Independência ou morte 2007

Não tendo se confirmado a versão de que militares dariam uma ''resposta'' ao livro da Secretaria de Direitos Humanos sobre os crimes da ditadura, o país pode dedicar a Semana da Pátria que se inicia a reflexões mais atuais: como por exemplo o lugar da nação brasileira, e das nações em geral, neste início de século ''pós-globalizado''.



A única manifestação face ao livro foi uma comedida nota do comandante do Exército, general Enzo Martins Peri, observando que ''fatos históricos têm diferentes interpretações, dependendo da ótica de seus protagonistas''. O ministro Nelson Jobim afirmou ao presidente Lula, ''na condição de ministro de Estado da Defesa'', que ''as Forças Armadas brasileiras recebem este ato como ato absolutamente natural. Não haverá indivíduo que possa a isto reagir e, se houver, terá resposta.'' Assim, a suposta crise militar foi como a Batalha de Itararé (um episódio da Revolução de 30): a que não houve.



Já a questão nacional emerge para os brasileiro, civis ou militares, como uma das mais candentes da atualidade. Relança algumas das questões centrais colocadas pelo processo da Independência de 1808-1831). Ao mesmo tempo, renova-as e confere-lhes o vigor das questões candentes.
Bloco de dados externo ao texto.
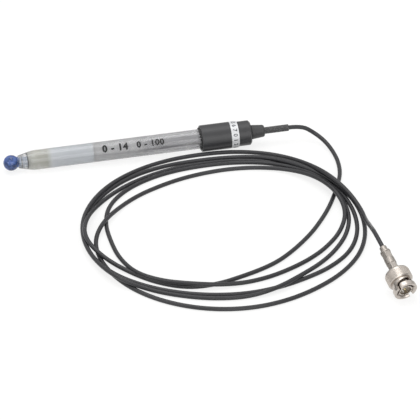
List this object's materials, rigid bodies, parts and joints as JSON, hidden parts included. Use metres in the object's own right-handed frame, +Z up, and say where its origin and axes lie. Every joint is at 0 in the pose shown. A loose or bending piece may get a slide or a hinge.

O processo independentista brasileiro, que se convencionou festejar na data do Grito do Ipiranga (7 de setembro de 1822), é na verdade um encadamento conflituoso de longa duração: começa com a transferência da Corte portuguesa em 1808 e vai até, por ironia, a deposição do autor do Grito, convertido em imperador autocrata e pró-luso, obra do levante popular-militar do 7 de Abril de 1831. Faz parte das Guerras de Independência latino-americanas.



Desta sucessão de rupturas e negociações emerge o Brasil enquanto Estado soberano livre do jugo colonial português: uma grande nação e um grande povo em formação; sob outra ótica, um império escravista, uma economia retardatária e condenada a sucumbir ao domínio neocolonial, que ainda perdura.



Vista de 2007, a questão nacional recobra seu vigor porque o mundo vive sob a ameaça de uma superpotência única – os Estados Unidos – que não oculta sua autodesignada vocação imperial. O capitalismo dos monopólios e dos exércitos made in USA considera-se em guerra global sem fronteiras, ocupa países soberanos, à revelia da ONU, e com isso recoloca na ordem do dia a luta das nações e povos pelo direito à autodeterminação.



O projeto estratégico dos EUA para a América Latina (afora ambições militares, que incluiam até a base de Alcântara no Maranhão) era a Alca, Área de Livre Comércio das Américas: naufragou no rastro da onda antineoliberal no continente a partir de 1998. No vazio provocado por esta vitória, os vitoriosos se dão conta de que o jogo de forças do mundo ''pós-globalizado'' é bruto demais para dar alguma chance a projetos isolados de nações de desenvolvimento precário ou mediano, já que o império estadunidense subjuga até as outras metrópoles do mundo, e o próprio sistema multilateral. Nasce daí o movimento de integração latino-americana, que avança, aos trancos e barrancos como tudo que é grande e importante, em especial na América do Sul.



A integração latino-americana assume neste início de século 21 o mesmo sentido libertário que a independência encarnou duzentos anos atrás. A continuidade é explícita, até porque foi Simón Bolívar, o maior comandante e pensador das Guerras de Independência, quem primeiro inoculou nos latino-americanos o projeto da Pátria Grande.



Contra a integração, trabalham os interesses do império estadunidense, mas também uma grande parte das classes dominantes locais. Formada na tradição colonial, colonizada econômica, política, ideológica e culturalmente, ela forma o partido dos órfãos da Alca. Só concebe o processo oposto, de uma ''integração cucaracha'' (como se chama nos EUA os imigrados latino-americanos), com Washington como capital e Miami por paradigma de civilização. Quando fala em patriotismo, é para fomentar um pseudopatriotismo rasteiro, opondo argentinos a uruguaios ou brasileiros a bolivianos, enquanto se acocora face à superpotência do norte. Dúzias de órgãos de comunicação tradicionais do continente agem como porta-vozes dessa mentalidade.



Mas não são os neocolonizados que estão na ofensiva. A integração continental se impôs, e até as suas turbulências são as de um projeto que tem vigor e futuro. Assim como o rompimento com o domínio colonial no início do século 19, ela ao que tudo indica não irá se consumar em um gesto único, desses do agrado da historiografia oficial. Mas é ela que encarna, em 2007, a essência rebelde do brado de Independência ou morte.